Il discorso di Putin è divertente, a tratti, perché sottolinea a gran carattere che la realtà è una, ma lui non la conosce. Anzi, la conosce, ma non vuole (né può) ammetterlo a chi ha davanti. “Completamente fuori dalla realtà” sono le parole di chi, fino a qualche anno fa, scriveva i suoi discorsi, “ha puntato a rassicurare l’interno che va tutto bene”.

Ultimi, ma non per importanza, i richiami al nucleare, alla teoria di difesa russa, agli americani, alle devianze omosessuali occidentali (c’era Cirillo I in prima fila a cui serviva qualcosa di galvanizzante da sentire) e al New START, da cui la Russia è ad oggi “costretta” a sospendere la propria adesione.
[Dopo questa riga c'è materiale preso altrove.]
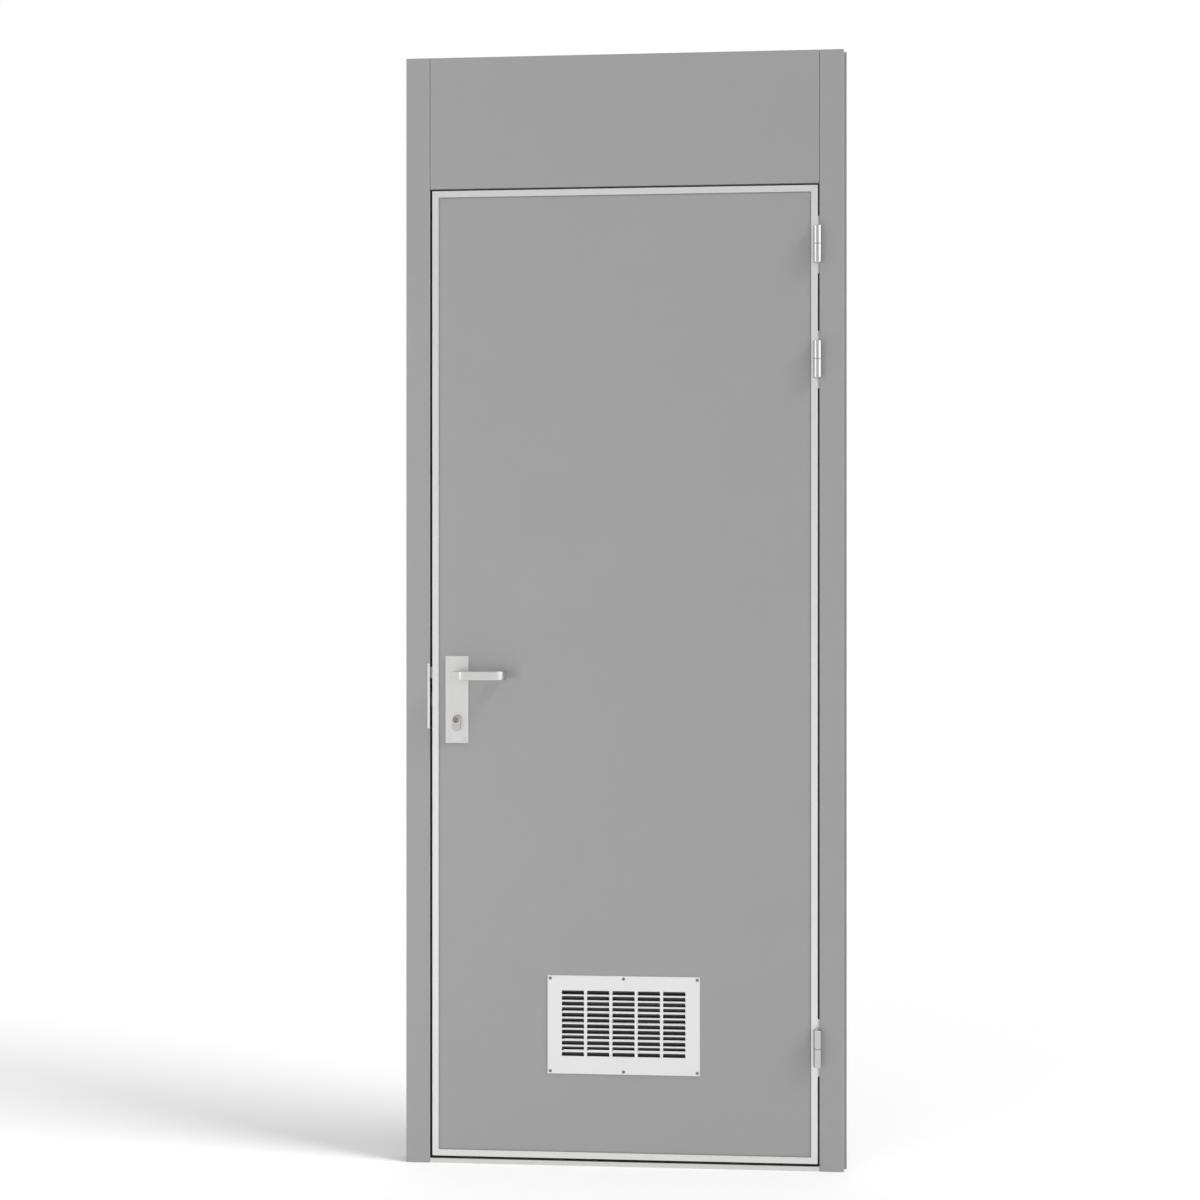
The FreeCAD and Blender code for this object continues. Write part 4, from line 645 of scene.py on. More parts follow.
def screw(head, shank, length):
    """A sunk screw of two radii and a length, with a cross recess in its head.

    The head's face is at z = 0, and the screw points down."""
    cone = HEAD_RIM + head - shank
    shape = spun([
        (0, 0), (head - HEAD_CHAMFER, 0), (head, -HEAD_CHAMFER_DEPTH), (head, -HEAD_RIM),
        (shank, -cone), (shank, -length + shank), (0, -length),
    ], SCREW_SEGMENTS)
    wide, narrow = head * CROSS_REACH, head * CROSS_HALF
    cross = [(wide, narrow), (narrow, narrow), (narrow, wide)]
    for _ in range(3):
        cross += [(-y, x) for x, y in cross[-3:]]
    recess = bmesh.new()
    prism(recess, cross, -head * CROSS_DEPTH, OVERCUT)
    turn_outward(recess)
    return mesh_of(combined(shape, recess), "screw")


TURNS = {"+x": (90, "Y"), "-x": (-90, "Y"), "+y": (-90, "X"), "-y": (90, "X")}
TURN_TO = {
    facing: Matrix.Rotation(math.radians(angle), 4, axis)
    for facing, (angle, axis) in TURNS.items()
}


def set_screws(name, facing, spots, size, material, body, slot, *nodes):
    """Sunk screws at the spots, their heads facing one way, each turned a little differently."""
    shape = bmesh.new()
    master = screw(*size)
    for number, spot in enumerate(spots):
        twist = Matrix.Rotation(math.radians(TWIST_STEP * number + TWIST_FIRST), 4, "Z")
        before = len(shape.verts)
        shape.from_mesh(master)
        shape.verts.ensure_lookup_table()
        bmesh.ops.transform(
            shape, matrix=Matrix.Translation(spot) @ TURN_TO[facing] @ twist,
            verts=shape.verts[before:],
        )
    piece(name, shape, material, body, slot, *nodes)


def drilled(shape, facing, spots, radius, depth, segments=40):
    """The shape with round holes sunk at the spots, seen from the way they face."""
    holes = bmesh.new()
    sunk = Matrix.Translation((0, 0, OVERCUT - depth / 2))
    for spot in spots:
        bmesh.ops.create_cone(
            holes, cap_ends=True, segments=segments, radius1=radius, radius2=radius,
            depth=depth + 2 * OVERCUT, matrix=Matrix.Translation(spot) @ TURN_TO[facing] @ sunk,
        )
    return combined(shape, holes)


latch, deadbolt = Extent("latch_bolt"), Extent("deadbolt")


def bolt_holes(near, far, play):
    """A cutter for the latch's and the deadbolt's hole, between two places along x."""
    shape = bmesh.new()
    for bolt in (latch, deadbolt):
        box(shape, (near, bolt.front - play, bolt.bottom - play),
            (far, bolt.rear + play, bolt.top + play))
    return shape


STRIKE_SCREW, STRIKE_PLAY = (3.8, 2, 11.8), 0.8
MIDDLE_Y = (deadbolt.front + deadbolt.rear) / 2
strike_spots = [
    (strike_at.right - SEAM, MIDDLE_Y, (strike_at.bottom + deadbolt.bottom) / 2),
    (strike_at.right - SEAM, MIDDLE_Y, (deadbolt.top + latch.bottom) / 2),
]
lip_back, plate_back = strike_at.front + SHEET, strike_at.right - SHEET
strike = bmesh.new()
face_of(strike, [(x, y, strike_at.bottom) for x, y in (
    (strike_at.left, strike_at.front), (strike_at.right, strike_at.front),
    (strike_at.right, strike_at.rear), (plate_back, strike_at.rear),
    (plate_back, lip_back), (strike_at.left, lip_back),
)])
pushed(strike, strike.faces[:], UP * (strike_at.top - strike_at.bottom))
lip_bend = [edge for edge in corners(strike) if runs_along(edge, 2)
            and middle(edge).x > strike_at.right - NEAR
            and middle(edge).y < strike_at.front + NEAR]
rounded(strike, lip_bend, 1.2, segments=4)
rounded(strike, corners(strike, 50), 0.2, segments=2)
strike = combined(strike, bolt_holes(
    strike_at.left, strike_at.right + OVERCUT, STRIKE_PLAY,
))
piece("strike_plate_bent", drilled(strike, "+x", strike_spots, radius=3.9, depth=4),
      fine_stainless, "frame", "stainless", "strike_plate")
set_screws("strike_screws_sunk", "+x", strike_spots, STRIKE_SCREW, zinc_plate, "frame",
           "zinc_steel", "strike_screws")
dress(zinc_plate, "strike_box", edge=0.4)

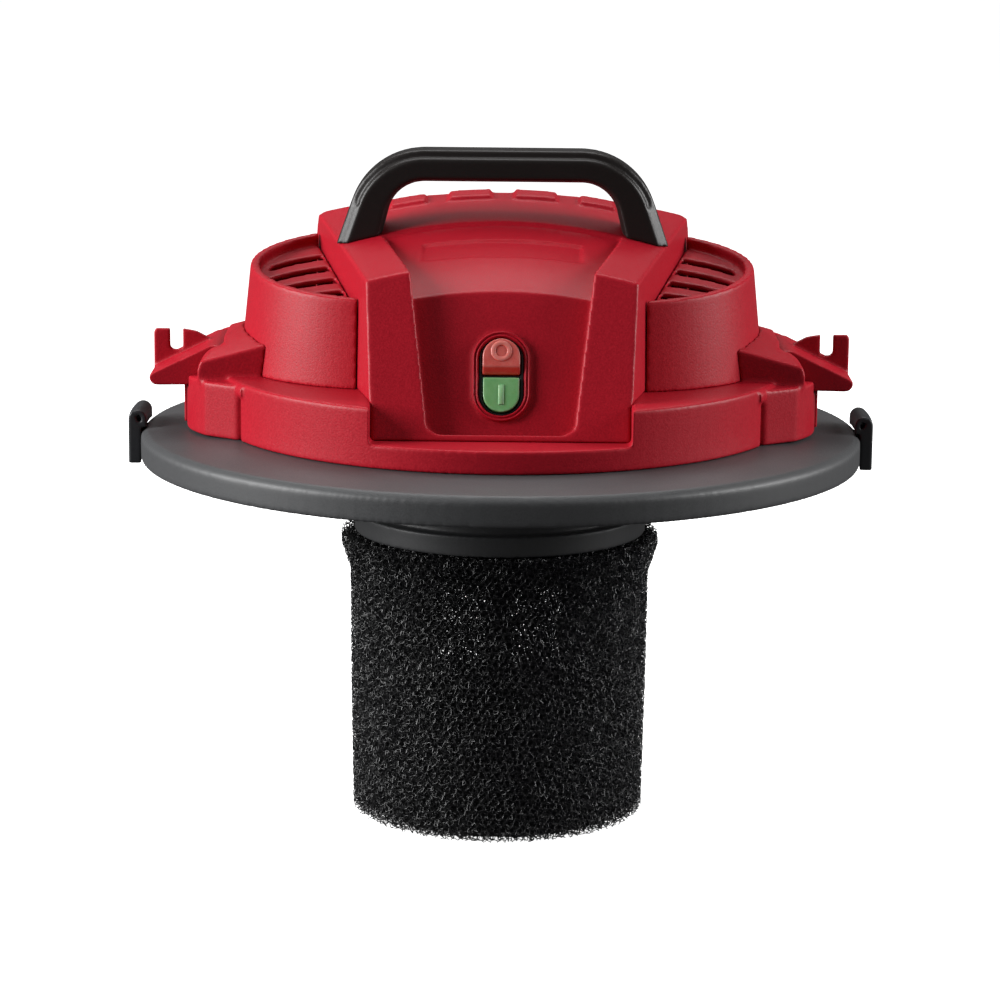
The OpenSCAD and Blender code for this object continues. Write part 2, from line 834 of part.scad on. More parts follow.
/* ---- latches ---- */

module latch(s) {
    notch_x = skirt_r + 16.6;
    notch_w = 5.7;
    notch_z = shelf_z + 6;
    plate_top = shelf_z + 15.2;
    under_z = shelf_z - 6;
    color(red) side(s) difference() {
        union() {
            along_y(wing_w) {
                translate([pin_x, pin_z]) circle(r = barrel_r);
                polygon(concat([[pin_x + 1, pin_z + barrel_r - 0.2], [pin_x + 3, pin_z + barrel_r - 0.6]],
                    [[tip_x - 2.5, shelf_z - 0.4]], arc(tip_x - 3.5, under_z + 3, 3.5, 20, -90, 6),
                    [[web_x + web_t, under_z - 0.3], [pin_x + 2, under_z + 0.9]]));
            }
            along_y(plate_t) polygon([[skirt_r + 4.6, under_z + 4], [skirt_r + 4.6, pin_z + barrel_r - 0.4],
                [notch_x - 6, plate_top - 1], [notch_x, plate_top], [notch_x, notch_z + 1.2],
                [notch_x + 1.2, notch_z], [notch_x + notch_w - 1.2, notch_z],
                [notch_x + notch_w, notch_z + 1.2], [notch_x + notch_w, plate_top],
                [tip_x - 0.8, plate_top], [tip_x, plate_top - 1.2], [tip_x, under_z + 4]]);
            along_y(web_w) translate([web_x, lid_top + 1.2]) square([web_t, under_z + 1 - lid_top]);
            along_y(12) polygon([[web_x + eps, lid_top + 1.4], [web_x - 3.4, lid_top + 1.4],
                [web_x - 3.4, lid_top + 4.8], [web_x + eps, lid_top + 7.7]]);
        }
        translate([pin_x, 0, pin_z]) rotate([90, 0, 0])
            cylinder(r = pin_r + play, h = wing_w + 2, center = true);
        translate([pin_x, 22, pin_z]) rotate([90, 0, 0]) cylinder(r = barrel_r - 2, h = 10);
        translate([pin_x - barrel_r + 2, 12, pin_z - 20]) cube([2 * barrel_r - 4, 10, 20]);
    }
}

module latch_pin(s) {
    color(steel) side(s) translate([pin_x, pin_cover - ear_end, pin_z]) rotate([-90, 0, 0])
        cylinder(r = pin_r, h = pin_len);
}

// Points of a helical torsion spring with straight legs, along +Y
function spring_path(r, pitch, turns, leg, steps) = concat(
    [[-r, 0, -leg]],
    [for (i = [0:steps * turns]) [-r * cos(360 * i / steps), pitch * i / steps, r * sin(360 * i / steps)]],
    [[-r, pitch * turns + 0.3, r]]);

// A round wire swept along a path of points
module wire(path, r, sides = 8) {
    n = len(path);
    dirs = [for (i = [0:n - 1]) let (d = path[min(i + 1, n - 1)] - path[max(i - 1, 0)]) d / norm(d)];
    across = [for (d = dirs) let (c = cross(d, abs(d[1]) < 0.9 ? [0, 1, 0] : [1, 0, 0])) c / norm(c)];
    points = [for (i = [0:n - 1], k = [0:sides - 1]) let (a = 360 * k / sides)
        path[i] + r * (cos(a) * across[i] + sin(a) * cross(dirs[i], across[i]))];
    walls = [for (i = [0:n - 2], k = [0:sides - 1], half = [0, 1]) let (j = (k + 1) % sides)
        half == 0 ? [i * sides + k, i * sides + j, (i + 1) * sides + j]
            : [i * sides + k, (i + 1) * sides + j, (i + 1) * sides + k]];
    ends = [[for (k = [sides - 1:-1:0]) k], [for (k = [0:sides - 1]) (n - 1) * sides + k]];
    polyhedron(points = points, faces = concat(walls, ends));
}

module latch_spring(s) {
    color(steel) side(s) translate([pin_x, 13.5, pin_z])
        wire(spring_path(pin_r + 1.6, 1.7, 4, barrel_r - 1.6, 12), 0.6);
}

/* ---- switch ---- */

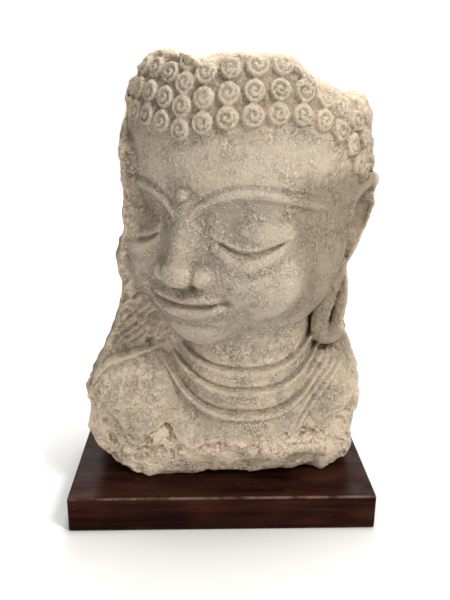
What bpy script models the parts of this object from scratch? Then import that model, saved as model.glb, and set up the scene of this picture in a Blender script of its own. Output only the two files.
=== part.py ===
"""A fragment of a stone Buddha, head and upper chest, on a wooden plinth.

The stone is one carved piece. Its figure is laid out in fingers, the old sculptor's module: 25 fingers
make the height of the stone, and 12.5 of them make the face from hairline to chin. Its surface is the
zero level of a distance field, negative inside the stone. The functions below build that field up as a
carver would: big rounded masses first, then the features, then the breaks.

Metres, +Z up, the chest faces -Y. The origin is the middle of the plinth's underside.
"""

import functools
import math

import bmesh
import bpy
import numpy as np

# Driving sizes, in metres
PLINTH_WIDTH = 0.400
PLINTH_DEPTH = 0.250
PLINTH_HEIGHT = 0.048
PLINTH_EDGE = 0.0025
STONE_HEIGHT = 0.545
SEAT_GAP = 0.0003  # between the stone's underside and the plinth
CELL = 0.003  # spacing of the points at which the stone's field is sampled
STONE_FACETS = 9300  # triangles left on the stone
FINGER = STONE_HEIGHT / 25

# Widths of the rounding where one mass runs into another, in fingers
SOFT, ROUND, FIRM, CRISP = 1.3, 0.6, 0.3, 0.15

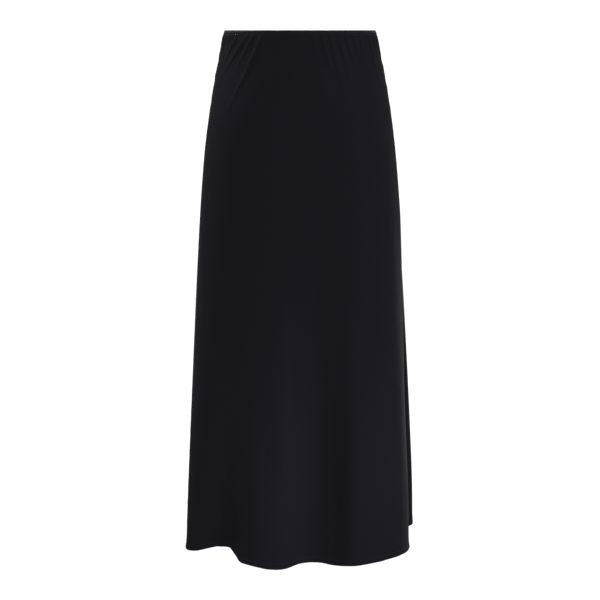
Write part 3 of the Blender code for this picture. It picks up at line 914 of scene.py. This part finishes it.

Cos’è il New START? il Trattato del 2010 sulla riduzione delle armi nucleari è stato firmato a Praga da Obama e Medvedev (che dell’atomica oggi ne fa il proprio sogno proibito) con l’obiettivo di eludere la natura umana e proteggere il mondo da una fine catastrofica. La Russia comunque si è trovata costretta a sospendere la propria adesione ma tranquilli, Putin non userà il nucleare, almeno fino a quando non lo faranno gli americani per primi. Quindi possiamo stare tutti tranquilli, tra mille rigiri è proprio Putin che ci protegge dal “diavolo occidentale” che noi occidentali stessi abbiamo creato e puntato contro la Russia.